The solution is to put the new version of the file into a temporary place and add an instruction to the boot process for Windows to tell it that, next time it runs (next time the Windows system boots up), copy this new file over the old file.  The old file will not be locked because nothing except the Windows boot process is running, and it doesn't depend on anything but itself.  In other words, you break the deadlock by putting the computer into the only state it has where nothing can be locking a file, then copy the new version onto the old one.  Then encourage the user to reboot the computer, one way or another.

The Past

This was a much bigger problem in the past, and in previous versions of Windows (prior to Windows XP).  New programs would often install DLLs that they used but that weren't available in the earliest version of the operating system they supported, and would do so to the system directory.  Reboots have become quite a problem, however, so most companies now go to great lengths in order to avoid them by either having private versions of the DLLs in their own directories (which may waste hard disk space, but that's cheap enough these days) or by doing sophisticated detection during runtime to tell a user that, although their program is running fine, certain functionality won't be available until they reboot.

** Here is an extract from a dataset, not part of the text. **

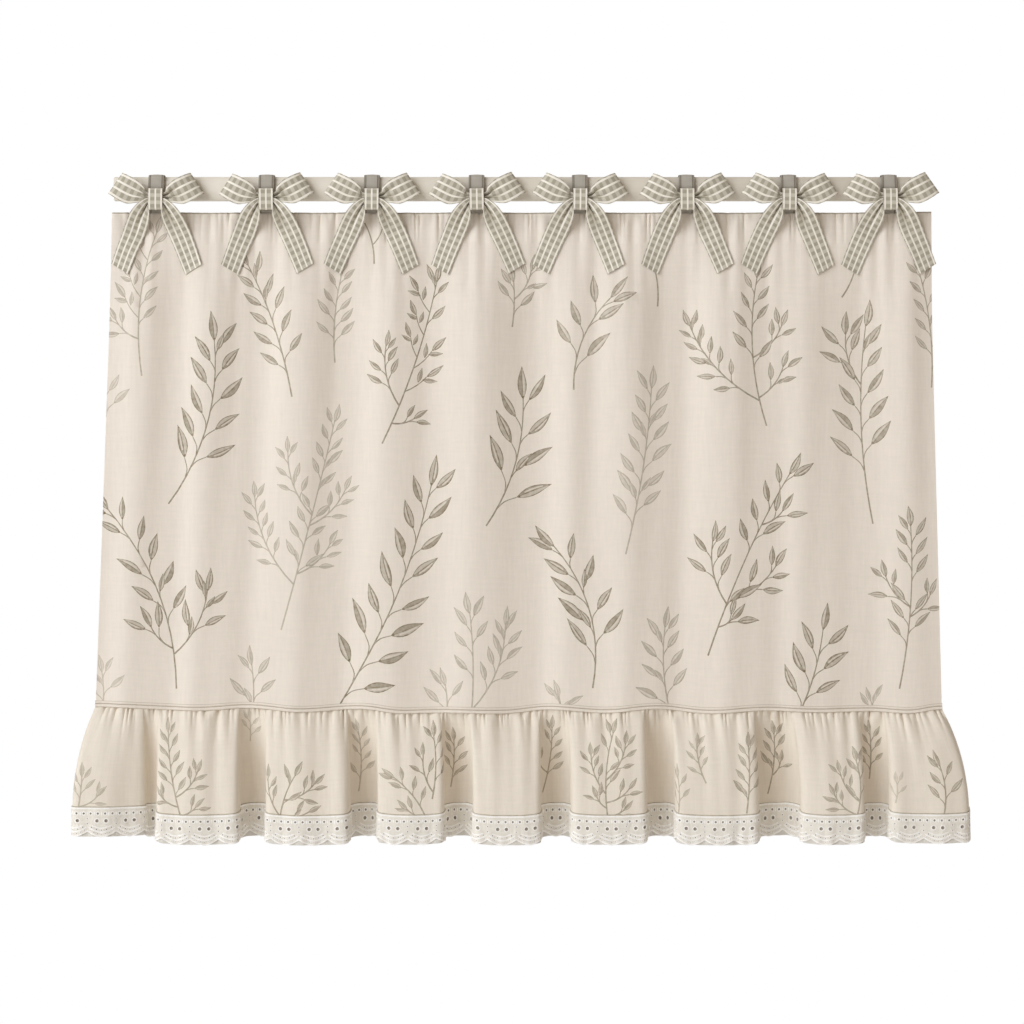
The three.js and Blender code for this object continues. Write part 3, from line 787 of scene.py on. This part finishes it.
# One loop along its own axis from the knot, and back behind it: distance along, how much less far
# the upper edge is, the upper and lower edge beside the axis, their depths, share of the rise.
LOOP_STATIONS = [
    (0.9, 0.0, 3.4, -3.5, -14.0, -14.0, 0), (5.0, 0.0, 5.4, -7.6, -16.0, -15.6, 1),
    (11.0, 0.3, 7.4, -11.2, -17.2, -16.2, 1), (18.0, 1.2, 7.8, -11.6, -17.2, -16.8, 1),
    (25.0, 2.6, 7.8, -10.6, -15.0, -15.2, 1), (27.0, 2.9, 7.7, -10.2, -12.4, -12.4, 1),
    (24.6, 2.6, 7.4, -9.4, -10.0, -10.0, 1), (11.0, 0.6, 6.4, -7.8, -10.0, -10.2, 1),
    (0.9, 0.0, 3.3, -3.4, -11.0, -11.0, 0),
]
LOOP_ROOT = (5.9, -6.7)
LOOP_RISE = math.radians(25)

# One tail from the knot to its tip: inner edge x and z, outer edge x and z, depth and the share of
# the tip's lean.
TAIL_STATIONS = [
    (4.3, -15.0, 6.0, -7.8, -14.6, 0.0), (4.2, -19.5, 12.4, -11.4, -15.6, 0.1),
    (5.4, -25.0, 18.2, -17.8, -15.6, 0.2), (8.6, -33.0, 22.9, -26.6, -14.8, 0.4),
    (14.6, -46.6, 28.2, -39.6, -13.2, 0.7), (21.2, -62.6, 33.7, -55.0, -11.8, 1.0),
]
TAIL_MIDDLE = (-13.8, -8.0, -14.6)

# Each bow's turn in degrees, its left and right loop's length beside the usual, and how far its
# tails' tips lean.
BOWS = [
    (0.5, 0.99, 1.03, -0.6, -0.4), (-0.6, 0.98, 1.02, 0.4, 0.0), (0.4, 1.0, 1.04, 1.4, 1.0),
    (-0.8, 1.0, 1.05, 0.2, 1.2), (0.6, 1.0, 1.03, 0.8, -0.5), (-0.4, 0.99, 1.02, -0.3, 0.6),
    (0.7, 1.0, 1.04, 0.6, 0.9), (-0.5, 0.98, 1.05, 1.0, 1.2),
]
BOW_CENTRE_Z = -8.5
TAIL_GAP = 1.5  # between the panel and the middle of a tail that lies on it
KNOT = {"width": 11.0, "top": -0.6, "bottom": -16.4, "front": -16.5, "back": -9.8}
TAB = {"width": 11.3, "foot": -18.0, "pinch": -16.6}


def strip_piece(name, rails, cloth, width, closed, shape, lanes=21):
    """A ribbon between two rails, an array of (stations, 2, 3) points, as a closed sheet.

    shape gives the offset along the ribbon's face, from the share across and the run along it.
    """
    across = np.linspace(0, 1, lanes)
    middle = rails.mean(1)
    run = runs_along(middle)
    grid = rails[:, :1] + (rails[:, 1:] - rails[:, :1]) * across[None, :, None]
    normal = strip_normal(grid, closed)
    if shape:
        grid = grid + normal * shape(across[None, :], run[:, None])[..., None]
        normal = strip_normal(grid, closed)
    layers = np.stack([grid + normal * RIBBON / 2, grid - normal * RIBBON / 2])
    count = len(run)
    if closed:
        run = np.append(run, run[-1] + np.linalg.norm(middle[0] - middle[-1]))
    faces, flat = [], []

    def add(ring, flip):
        ring = ring[::-1] if flip else ring
        faces.append([(side * count + i % count) * lanes + j for side, i, j in ring])
        flat.extend((across[j] * width, run[i]) for _, i, j in ring)

    for i in range(len(run) - 1):
        for j in range(lanes - 1):
            for side in (0, 1):
                add([(side, i, j), (side, i + 1, j), (side, i + 1, j + 1), (side, i, j + 1)], side)
        for j in (0, lanes - 1):
            add([(0, i, j), (1, i, j), (1, i + 1, j), (0, i + 1, j)], j)
    for i in () if closed else (0, count - 1):
        for j in range(lanes - 1):
            add([(0, i, j), (1, i, j), (1, i, j + 1), (0, i, j + 1)], not i)
    piece = mesh_piece(name, layers.reshape(-1, 3) * MM, faces, [cloth])
    add_map(piece.data, "Cloth", np.array(flat) * MM)
    return piece, float(run[-1])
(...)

Having said that, the less adept developers may create programs that still cause this problem.  Types of installations that can still reasonably (more or less) require a reboot:

• Operating system updates.  Note that even here Microsoft goes to great lengths to try to avoid reboots in patches whenever possible.
• Driver updates.  Chances are if you're updating your video drivers the old ones are being used and their files are locked.
• ... Not much else.  If you install a normal piece of software and it tells you that you need to reboot for installation to complete, the odds are that blaming lazy developers is a winning bet.

The Present

There are a couple new operating system features that have been created to address these issues, and have the potential to eliminate most of the causes for reboots:

• System File Protection (SFP)  This is a feature to help security for the Windows user as well as help the reboot problem.  In sum, most of the files that Windows installs are locked down from the start, so nobody except Windows updates can change them.  This helps prevent malicious programs from copying themselves over a Windows executable, for instance, and also reduces the chance of program installations requiring a reboot since they can't even attempt to change those Windows system files.
• Side-by-Side Installation (WinSxS)  Up above I said "this doesn't work at all with memory-mapped files" when talking about having the two different versions of the same DLL coexist at the same time and be used by different programs, but of course there is a way.  Have two different DLLs.  Then you have to solve the problem that when a program says it needs functionality in mydll.dll the operating system needs to know which one is the right one.  Side-by-side does this problem my keeping a bunch of information about both the program, which versions of those DLLs it is dependent on, and the location of the different DLLs and which version they are.  When the program loads, it tells the operating system to load the DLL, and the OS knows the right one to load.  Since the different versions are physically different files, there's no problem.  If you install a new version, it is put into a new file, the old file remains, and there is no need for a reboot.

The Future

The ideal, of course, is for a reboot-free computing experience.  Expect more features like SPF and WinSxS in future versions of Windows, and even enhancements to those.  I'm not personally aware of what work is being done in this area, but I have no doubt there is.  This is a well understood although difficult problem area, and a lot of work has gone into and will no doubt continue going into making the experience better and hopefully eventually solving the issue once and for all.